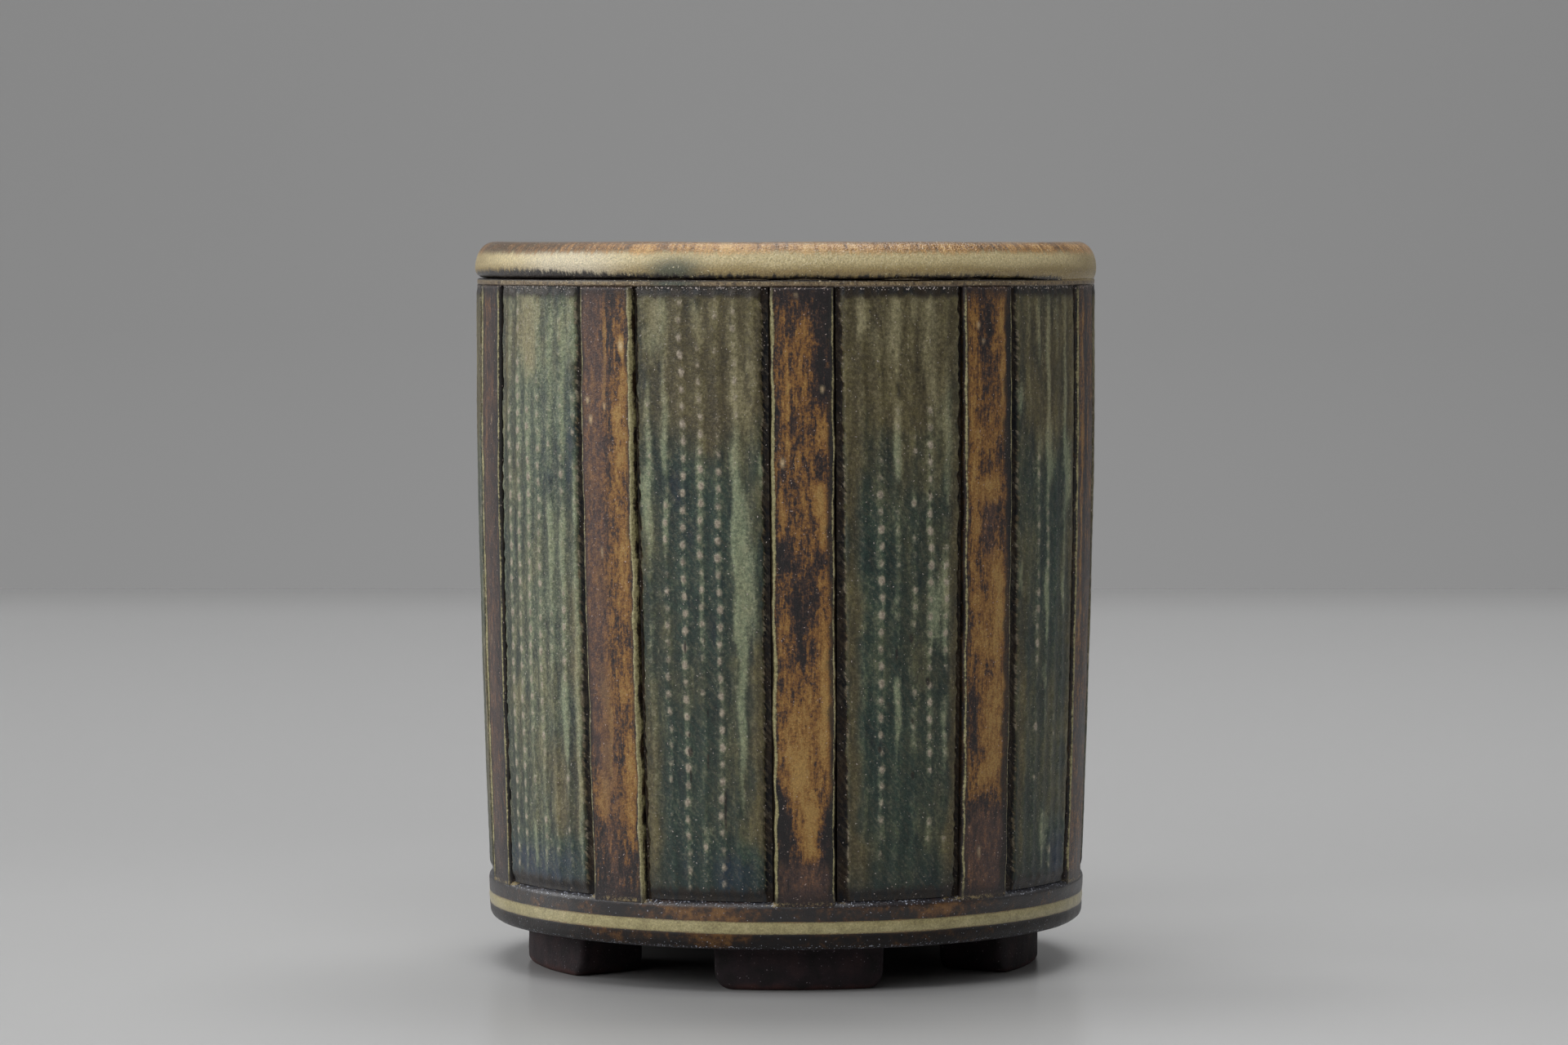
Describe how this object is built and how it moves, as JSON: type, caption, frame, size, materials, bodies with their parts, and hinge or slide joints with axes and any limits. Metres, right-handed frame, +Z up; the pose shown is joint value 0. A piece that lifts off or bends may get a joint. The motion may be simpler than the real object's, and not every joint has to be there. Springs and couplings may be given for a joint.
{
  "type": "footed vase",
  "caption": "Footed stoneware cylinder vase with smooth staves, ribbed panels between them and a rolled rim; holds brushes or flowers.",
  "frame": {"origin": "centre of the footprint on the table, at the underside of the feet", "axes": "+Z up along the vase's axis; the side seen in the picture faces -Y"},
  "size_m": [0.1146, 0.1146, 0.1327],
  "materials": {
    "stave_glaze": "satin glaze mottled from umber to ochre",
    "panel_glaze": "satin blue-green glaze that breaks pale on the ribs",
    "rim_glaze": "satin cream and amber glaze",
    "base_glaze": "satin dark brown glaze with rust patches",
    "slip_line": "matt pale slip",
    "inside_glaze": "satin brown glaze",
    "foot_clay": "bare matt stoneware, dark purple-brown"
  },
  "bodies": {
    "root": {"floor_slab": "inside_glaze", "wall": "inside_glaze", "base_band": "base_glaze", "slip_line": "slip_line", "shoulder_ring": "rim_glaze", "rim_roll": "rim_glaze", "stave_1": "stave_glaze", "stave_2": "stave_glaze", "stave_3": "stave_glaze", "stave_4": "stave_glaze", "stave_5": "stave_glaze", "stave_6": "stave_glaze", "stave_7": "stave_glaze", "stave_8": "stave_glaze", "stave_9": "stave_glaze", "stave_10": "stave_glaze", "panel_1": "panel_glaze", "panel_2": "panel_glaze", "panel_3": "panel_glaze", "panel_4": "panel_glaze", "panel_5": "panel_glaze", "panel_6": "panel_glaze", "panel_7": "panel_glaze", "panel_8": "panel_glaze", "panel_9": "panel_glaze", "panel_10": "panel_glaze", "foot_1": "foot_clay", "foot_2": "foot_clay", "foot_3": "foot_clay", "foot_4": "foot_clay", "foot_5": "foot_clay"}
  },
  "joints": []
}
────
What needs to be done
Count the lines that hold the string "caption" and state that number alone.

Result for this task
2